Maybe we could do a little more treasure hunting within our Church. We might discover our storehouse is filled with needed gems.

It’s a discovery with consequences, though. If we have what it takes, shouldn’t we be taking it where it’s needed?

A jewel of the Church is the gift of relationship. It has to be, if we belong to Christ, whose “program” is to bring us into relationship with the living God.

“This is eternal life: that they know you, the only true God, and Jesus Christ, whom you have sent” (John 17:3).

The Church has been in the relationship business since the day it was born.

We’re in relationship with the world we inhabit in two ways. We’re blessed by abiding in God’s good creation, infused with His Spirit who gives life. Branches and streams, blue sky and yellow pineapple and green dragonfly, the gracious beauty of running dogs and elephants’ tusks and our own bodies, speak God and draw us to God. “Let them praise the name of the Lord, for at His command they were created” (Psalm 148:5).

Yet we’re at odds with the world, a place of strife and rupture, corruption and decay, the “old self ”: “Don’t conform to the pattern of this world” (Rom 12:2).

We’re in relationship with human anguish.

We must be, if we’re with Christ — who was surrounded by suffering humanity, became suffering humanity, went into hell with suffering humanity.

Here, at its best, the Church shows up. It remembers that the sufferer is a beloved someone, a child of God, of whom Jesus says not only “I am with that one” but “I am that one” (cf Mt 25:40,45).

If we don’t bring His Word there, but park it in our thoughts and prayers as in a safe-deposit box, how can the Word be fruitful?

If we leave the world and its needs to others, how can it not become secularized? There are many ways to be selfish, and religion can be a good excuse for it.

“In the world you will have trouble,” Jesus assured His disciples at the Last Supper, as recorded in John’s Gospel (16:33).

But He didn’t say, “so stay away from it and let it suffer on its own.” No, He didn’t!

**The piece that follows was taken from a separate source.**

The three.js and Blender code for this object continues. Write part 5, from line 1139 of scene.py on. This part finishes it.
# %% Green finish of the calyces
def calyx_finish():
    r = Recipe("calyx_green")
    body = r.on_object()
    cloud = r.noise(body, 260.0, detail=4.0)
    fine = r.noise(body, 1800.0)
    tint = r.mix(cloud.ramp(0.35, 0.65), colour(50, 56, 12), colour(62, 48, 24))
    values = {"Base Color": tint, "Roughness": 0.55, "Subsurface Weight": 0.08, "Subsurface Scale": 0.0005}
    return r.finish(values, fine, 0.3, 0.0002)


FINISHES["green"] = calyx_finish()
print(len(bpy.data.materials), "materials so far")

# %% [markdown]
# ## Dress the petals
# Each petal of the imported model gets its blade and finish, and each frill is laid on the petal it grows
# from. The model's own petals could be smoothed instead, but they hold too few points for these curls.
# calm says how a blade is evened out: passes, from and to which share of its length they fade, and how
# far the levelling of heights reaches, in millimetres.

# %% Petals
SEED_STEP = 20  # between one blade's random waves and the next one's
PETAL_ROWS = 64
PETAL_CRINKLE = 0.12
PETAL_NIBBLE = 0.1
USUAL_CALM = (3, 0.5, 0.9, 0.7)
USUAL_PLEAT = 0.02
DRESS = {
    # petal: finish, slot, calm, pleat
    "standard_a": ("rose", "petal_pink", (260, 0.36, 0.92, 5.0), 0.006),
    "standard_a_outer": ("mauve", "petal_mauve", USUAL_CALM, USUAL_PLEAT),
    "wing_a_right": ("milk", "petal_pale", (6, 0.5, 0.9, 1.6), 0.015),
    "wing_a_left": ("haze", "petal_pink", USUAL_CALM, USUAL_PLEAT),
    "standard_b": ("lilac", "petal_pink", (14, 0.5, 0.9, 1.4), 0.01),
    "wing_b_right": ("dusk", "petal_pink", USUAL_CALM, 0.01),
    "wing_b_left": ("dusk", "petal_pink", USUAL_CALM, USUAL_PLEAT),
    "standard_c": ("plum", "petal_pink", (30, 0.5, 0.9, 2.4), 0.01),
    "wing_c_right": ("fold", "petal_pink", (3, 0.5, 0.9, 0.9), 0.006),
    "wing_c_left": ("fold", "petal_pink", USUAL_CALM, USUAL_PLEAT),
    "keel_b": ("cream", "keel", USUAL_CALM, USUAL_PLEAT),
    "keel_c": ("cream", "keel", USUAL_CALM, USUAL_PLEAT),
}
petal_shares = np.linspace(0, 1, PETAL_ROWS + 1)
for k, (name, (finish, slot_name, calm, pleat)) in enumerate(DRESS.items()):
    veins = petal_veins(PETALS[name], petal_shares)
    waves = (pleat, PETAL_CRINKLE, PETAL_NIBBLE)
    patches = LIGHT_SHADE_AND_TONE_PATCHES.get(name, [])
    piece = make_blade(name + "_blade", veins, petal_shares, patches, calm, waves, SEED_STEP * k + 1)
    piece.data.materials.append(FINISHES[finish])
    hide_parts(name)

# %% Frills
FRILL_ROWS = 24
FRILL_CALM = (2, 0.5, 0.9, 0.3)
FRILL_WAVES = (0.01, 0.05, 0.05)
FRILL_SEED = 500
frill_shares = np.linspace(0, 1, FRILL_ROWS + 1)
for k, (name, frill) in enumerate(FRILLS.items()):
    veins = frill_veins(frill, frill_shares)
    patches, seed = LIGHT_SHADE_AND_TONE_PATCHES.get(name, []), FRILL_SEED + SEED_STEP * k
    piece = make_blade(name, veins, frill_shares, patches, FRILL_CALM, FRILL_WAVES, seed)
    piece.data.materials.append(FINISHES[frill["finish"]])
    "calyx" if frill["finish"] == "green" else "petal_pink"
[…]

He said: “Courage! I have overcome the world.” Not by abandoning or fighting it, not by regulating or punishing it... but by giving Himself to it, in compassion.

“The Church’s social teachings are the essence of Christianity,” wrote Russian theologian Paul Evdokimov.

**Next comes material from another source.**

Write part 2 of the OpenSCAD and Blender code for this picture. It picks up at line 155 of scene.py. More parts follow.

“The seriousness and urgency” of the Church’s social teachings “must be recognized without delay,” wrote Pope Paul VI. He urged laypeople to surge ahead “without waiting passively for directives and precepts from others” (Populorum progressio 3, 81).

Where will the Church’s deepest truths — that God’s own being is a dynamism of love ever-pouring out and in us — that He aches for us (Mt 23:37) and weeps with us (Jn 11:33-35) — that we’re His work of art (Eph 2:10), created for joy (Zeph 3:17), His as well as ours (Mt 18:13) — be known except in people’s lives?

Lent comes this month to help bring us through death to life. It invites us to go deeper inside our hearts, not to become prisoners there, never allowed back into the world, but so we can discover there the world, and meet it anew for its renewal and ours.